Parylene Coating Blog by Diamond-MT

Parylene and Hydrofluoric Acid

Posted by Sean Horn on Fri, Sep 18, 2020 @ 08:00 AM

Parylene is a chemically inert conformal coating [1]. It has a well-established chemical vapor deposition process and patterning methods. It is a great candidate for use in various application areas (health, aerospace, oil and gas, microelectronics, and so on.) due to its mechanical, physical, optical and chemical properties. Parylene is known to withstand highly corrosive environments and it can be utilized as a barrier material against various etchants in different processes (e.g. Hydrofluoric acid (HF), nitric acid, and acetic acid; potassium hydroxide; and tetramethylammonium hydroxide).

Corrosive etchants hinder the production that makes use of by wet chemical methods and prevents use of parts under circumstances where the material must be masked and protected from corrosive liquids and/or gases. Among them Hydrofluoric acid has a wide range of use in the processing of MEMS devices and medical implants.

Spin/spray coatable or brushable polymers such as epoxies, urethanes have been proposed and used against Hydrofluoric acid protection in the industry, however parylene can be conformally coated on all kind of geometric shapes with precisely controlled thicknesses and provides a superior protection. Therefore, it is an attractive protective conformal coating layer compared to all the other proposed methods.
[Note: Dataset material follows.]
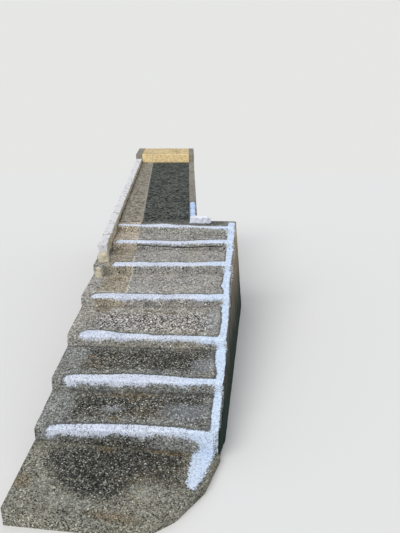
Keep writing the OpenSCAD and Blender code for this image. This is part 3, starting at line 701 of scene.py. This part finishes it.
walk_concrete = brushed_walk("brushed_walk_concrete", "#343836", "#545650", 0.34, 0.54)
strip_walk = brushed_walk("trodden_strip_concrete", "#736d63", "#918b7d", 0.08, 0.32)
# the upper step and its strip are painted warm yellow as painted sunlight, and the riser brighter
# still as a sunlit face
sunlit_upper_walk = brushed_walk("painted_sunlight_upper_step_concrete", "#a08a62", "#dfcc9e", 0.1, 0.2)
sunlit_upper_face = brushed_walk("painted_sunlight_upper_riser_concrete", "#e2c893", "#f2d8a2", 0.05, 0.12)


def walk_marks(points, facing, middle):
    """How far each point lies from the seam, 494 mm from the right edge, 564 at the top."""
    seam_start, seam_drift = 0.494, 0.0297
    out = points - np.array(walk_start)
    off = out @ np.array(walk_right) + seam_start + seam_drift * out @ np.array(walk_up)
    return {"seam": np.abs(off)}


for name, slot, finish, face_finish in (
        ("walk_slab", "walk_concrete", walk_concrete, walk_concrete),
        ("walk_strip", "strip_concrete", strip_walk, strip_walk),
        ("upper_step", "tread_concrete", sunlit_upper_walk, sunlit_upper_face),
        ("upper_strip", "strip_concrete", sunlit_upper_walk, sunlit_upper_face)):
    bm = sliced(name, lambda n, c: n.z > 0.3 or n.dot(walk_up) < -0.5,
                [(along, 0.012) for along in (walk_right, walk_up, upward)])
    for face in bm.faces:
        face.material_index = int(face.normal.dot(walk_up) < -0.5)
    laid(name + "_worn", bm, [finish, face_finish], walk_marks)

# Kerb: six precast stones end to end on the left wall, and an L-shaped lump of mortar at
# the foot of the walk's right edge. Both are whitewashed, and the wash is chipping off; on
# the lump's side leg the wash is painted bluer and darker, as painted shade.


def whitewashed(name, wash_low, wash_high, under, loss):
    """Lime wash brushed on rough concrete: chalky, chipped in flakes of 10 to 40 mm."""
    material, tree = unfinished(name)
    place = node(tree, "TexCoord").outputs["Object"]
    cloud = node(tree, "TexNoise", {"Vector": place, "Scale": 14, "Detail": 6, "Roughness": 0.65})
    flake = node(tree, "TexNoise", {"Vector": place, "Scale": 26, "Detail": 4, "Roughness": 0.6})
    sand = node(tree, "TexNoise", {"Vector": place, "Scale": 220, "Detail": 2})
    kept = node(tree, "MapRange", {"Value": flake, "From Min": 0.29 + loss,
                                   "From Max": 0.34 + loss})
    wash = node(tree, "Mix", {"Factor": cloud, "A": wash_low, "B": wash_high}, data_type="RGBA")
    sandy = node(tree, "MapRange", {"Value": sand, "From Min": 0.3, "From Max": 0.7,
                                    "To Min": 0.7, "To Max": 1.2})
    core = node(tree, "Mix", {"Factor": 1.0, "A": under, "B": sandy}, data_type="RGBA",
                blend_type="MULTIPLY")
    colour = node(tree, "Mix", {"Factor": kept, "A": core, "B": wash}, data_type="RGBA")
    height = node(tree, "Math", {0: kept, 1: 1.5, 2: sand}, operation="MULTIPLY_ADD")
    bump = node(tree, "Bump", {"Height": height, "Strength": 0.5, "Distance": 0.0015})
    shader = node(tree, "BsdfPrincipled", {"Base Color": colour, "Roughness": 0.85,
                                           "Specular IOR Level": 0.3, "Normal": bump})
    node(tree, "OutputMaterial", {"Surface": shader})
    return material


kerb_wash = whitewashed("whitewashed_precast_kerb", "#c0c1c2", "#e4e4e3", "#a39b8d", 0.07)
bare_kerb = whitewashed("bare_precast_kerb", "#cfcabb", "#e0dac9", "#c2b294", 0.19)
mortar_wash = whitewashed("whitewashed_lump_mortar", "#cdd3e3", "#f4f5f9", "#a09a8c", 0.06)
# the wash of the lump's side leg: the same lime wash painted bluer and darker, as painted shade
shaded_leg_wash = whitewashed("painted_shade_whitewashed_mortar", "#a3bcdf", "#c6daf3", "#84868a", 0.06)


def round_off(bm, times):
    """Rounds a lump by smoothing every vertex above its foot, again and again."""
    bed = min(v.co.z for v in bm.verts) + 0.004
    free = [v for v in bm.verts if v.co.z > bed and all(f.smooth for f in v.link_faces)]
    for _ in range(times):
        bmesh.ops.smooth_vert(bm, verts=free, factor=0.5, use_axis_x=True, use_axis_y=True,
                              use_axis_z=True)


# the net that cuts up a kerb stone or a lump
lump_net = 0.010
for n in range(1, 7):
    name = f"kerb_stone_{n}"
    bm = sliced(name, lambda n, c: n.z > underside,
                [(walk_right, lump_net), (walk_up, 0.012), (upward, lump_net)])
    for face in bm.faces:
        face.material_index = int(face.normal.dot(walk_right) > 0.6)
    round_off(bm, 6)
    laid(name + "_worn", bm, [kerb_wash, bare_kerb], swell=0.012,
         pit=0.003, lumps=12)
# the two legs of the L: the far one's end face lies against the near one and isn't worn
for name, wash, swell, joined in (("corner_kerb_front", mortar_wash, 0.026, -upward),
                                  ("corner_kerb_side", shaded_leg_wash, 0.014, -walk_up)):
    bm = sliced(name, lambda n, c: n.z > underside and n.dot(joined) < 0.7,
                [(along, lump_net) for along in (walk_right, walk_up, upward)])
    round_off(bm, 70)
    laid(name + "_worn", bm, [wash], swell=swell, pit=0.008, lumps=13)

# Edge stones: two loose field stones set on the left wall's top below the kerb, warm
# beige, split and rounded by weather.


def split_rock(name, low, high):
    """Field stone split along its bed: rough pale faces, grain of 4 mm, grey spots."""
    material, tree = unfinished(name)
    place = node(tree, "TexCoord").outputs["Object"]
    bedding = node(tree, "Mapping", {"Vector": place, "Rotation": (0.5, 0.3, 0),
                                     "Scale": (1, 1, 2.5)})
    beds = node(tree, "TexNoise", {"Vector": bedding, "Scale": 22, "Detail": 6, "Roughness": 0.6})
    grain = node(tree, "TexNoise", {"Vector": place, "Scale": 230, "Detail": 3, "Roughness": 0.7})
    tint = node(tree, "Mix", {"Factor": beds, "A": low, "B": high}, data_type="RGBA")
    grainy = node(tree, "MapRange", {"Value": grain, "From Min": 0.3, "From Max": 0.7,
                                     "To Min": 0.78, "To Max": 1.18})
    rough = node(tree, "Mix", {"Factor": 1.0, "A": tint, "B": grainy}, data_type="RGBA",
                 blend_type="MULTIPLY")
    cell = node(tree, "TexNoise", {"Vector": place, "Scale": 48, "Detail": 4})
    spotted = node(tree, "MapRange", {"Value": cell, "From Min": 0.58, "From Max": 0.66,
                                      "To Max": 0.55})
    colour = node(tree, "Mix", {"Factor": spotted, "A": rough, "B": "#807a66"}, data_type="RGBA")
    bump = node(tree, "Bump", {"Height": beds, "Strength": 0.7, "Distance": 0.006})
    shader = node(tree, "BsdfPrincipled", {"Base Color": colour, "Roughness": 0.9,
                                           "Specular IOR Level": 0.3, "Normal": bump})
    node(tree, "OutputMaterial", {"Surface": shader})
    return material


edge_stone_rock = split_rock("beige_field_stone", "#a79e86", "#e9e1cb")
for name in ("edge_stone_1", "edge_stone_2"):
    bm = sliced(name, lambda n, c: n.z > underside,
                [(along, 0.008) for along in (walk_right, walk_up, upward)])
    round_off(bm, 8)
    laid(name + "_worn", bm, [edge_stone_rock], swell=0.026, pit=0.004, lumps=13)

# Stage: a plain pale floor under a pale sky of even light, one broad soft lamp, and the
# camera at a standing eye's height in front of the flight.

floor_mesh = bpy.data.meshes.new("floor")
bm = bmesh.new()
bmesh.ops.create_circle(bm, cap_ends=True, segments=96, radius=40)
bm.to_mesh(floor_mesh)
bm.free()
floor = bpy.data.objects.new("floor", floor_mesh)
bpy.context.scene.collection.objects.link(floor)
floor_paint, floor_tree = unfinished("matt_floor_paint")
even = node(floor_tree, "BsdfDiffuse", {"Color": "#e4e3df"})
node(floor_tree, "OutputMaterial", {"Surface": even})
floor_mesh.materials.append(floor_paint)

world = bpy.data.worlds.new("pale_studio")
world.use_nodes = True
bpy.context.scene.world = world
sky_tree = world.node_tree
sky_tree.nodes.clear()
path = node(sky_tree, "LightPath")
seen = node(sky_tree, "Math", {0: path.outputs["Is Camera Ray"],
                               1: path.outputs["Is Glossy Ray"]}, operation="MAXIMUM")
seen_too = node(sky_tree, "Math", {0: seen, 1: path.outputs["Is Transmission Ray"]},
                operation="MAXIMUM")
lighting = node(sky_tree, "Background", {"Color": "#f3f6ff", "Strength": 0.62})
backdrop = node(sky_tree, "Background", {"Color": "#e6e7e5", "Strength": 1.0})
both = node(sky_tree, "MixShader", {0: seen_too, 1: lighting, 2: backdrop})
node(sky_tree, "OutputWorld", {"Surface": both})


# a lamp high up in front and to the left, broad enough to give shadows a soft edge
lamp = bpy.data.lights.new("softbox", "SUN")
lamp.angle, lamp.energy = math.radians(50), 2.0
softbox = bpy.data.objects.new("softbox", lamp)
softbox.rotation_euler = (math.radians(44), 0, math.radians(-28))
bpy.context.scene.collection.objects.link(softbox)

# a 27 mm lens at eye height, 1.5 m over the ground, looking a little down and to the left
camera = bpy.data.objects.new("camera", bpy.data.cameras.new("camera"))
camera.location = right_end + Vector((0.0900, -1.7580, 1.54))
camera.rotation_euler = (math.radians(74.8), 0, math.radians(6.4))
camera.data.lens, camera.data.sensor_width = 27.02, 36
bpy.context.scene.collection.objects.link(camera)
bpy.context.scene.camera = camera
bpy.context.scene.view_settings.view_transform = "Standard"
There is no known or reported chemical reaction between parylene and common etchants such as hydrofluoric acid, and one can assume that parylene will not be damaged during etching processes. Several experiments have confirmed this claim [2].

Most research focuses on answering the following questions:

  • How thick parylene should be to provide decent protection and
  • What is the etching selectivity with respect to the targeted material to be etched in Hydrofluoric acid?

For example, corrosion of surface oxide of polysilicon wafers takes place in the hydrofluoric acid at any concentration, which leads to the change in the surface morphology of the wafer and device failure due to the detachment of electrodes from the electronic devices. Also, Buffered Hydrofluoric acid (BHF) is used to remove surface oxide of electrodes to improve the contacts (Aluminum oxide, Copper oxide, Titanium oxide, etc.) to enable its use a good protection for the rest of the product is essential. Parylene protective coating can prevent the corrosion of masked parts in such kind of cases.

Thickness of the Parylene plays an important role because it is also prone to swelling at lower thicknesses. In a study on the parylene protection of surface micromachined polysilicon film, it was shown that a parylene conformal coating of 0.5–2 μm can withstand 40 min exposure to 40% HF (Fig 1) [2]. In the study, Parylene type C was CVD coated and patterned using an O2 plasma system, A174 adhesion promoter was applied before the deposition process. 40% HF is a very high concentration level and 40 minutes exposure is a relatively long time for such processes. As a conclusion, the thicker parylene is, the better etch-masking ability it provides. Some studies suggest a high temperature annealing, 350°C, for several hours, under vacuum or in an inert environment of Parylene conformal coating to improve its stability in hydrofluoric acid as well [1].

Figure 1 SEM of Al with 2 μm parylene after 40 min HF etching.

A different group of researchers has shown that Parylene is a decent masking material for use in HF Vapor release for MEMS/NEMS systems [3]. A thick layer of Parylene is sufficient for use in liquid HF or gaseous HF. Lower thickness Parylene/Al/Parylene stack is suggested as a protective coating as well [3].

In conclusion, Parylene is visibly not reacting with hydrofluoric acid and is safe to be used as a protective masking layer (encapsulation) when applicable.

 To learn more about parylene, download our whitepaper now:

Common Parylene Problems

References

[1]      Hsi-wen Lo, Wen-Cheng Kuo, Yao-Joe Yang, and Yu-Chong Tai, “Recrystallized parylene as a mask for silicon chemical etching,” in 2008 3rd IEEE International Conference on Nano/Micro Engineered and Molecular Systems, Sanya, China, 2008, pp. 881–884, doi: 10.1109/NEMS.2008.4484464.

[2]      Y. Zhang, Y. Wang, M. Cai, Y. Wang, Y. Hao, and J. Chen, “Metallization introduced corrosion and parylene protection of surface micromachined polysilicon film with submicron capacitive gap,” Microelectron. Eng., vol. 97, pp. 20–25, Sep. 2012, doi: 10.1016/j.mee.2012.03.010.

[3]      A. Higo, K. Takahashi, H. Fujita, Y. Nakano, and H. Toshiyoshi, “A novel Parylene/Al/Parylene sandwich protection mask for HF Vapor release for micro electro mechanical systems,” in TRANSDUCERS 2009 - 2009 International Solid-State Sensors, Actuators and Microsystems Conference, Jun. 2009, pp. 196–199, doi: 10.1109/SENSOR.2009.5285531.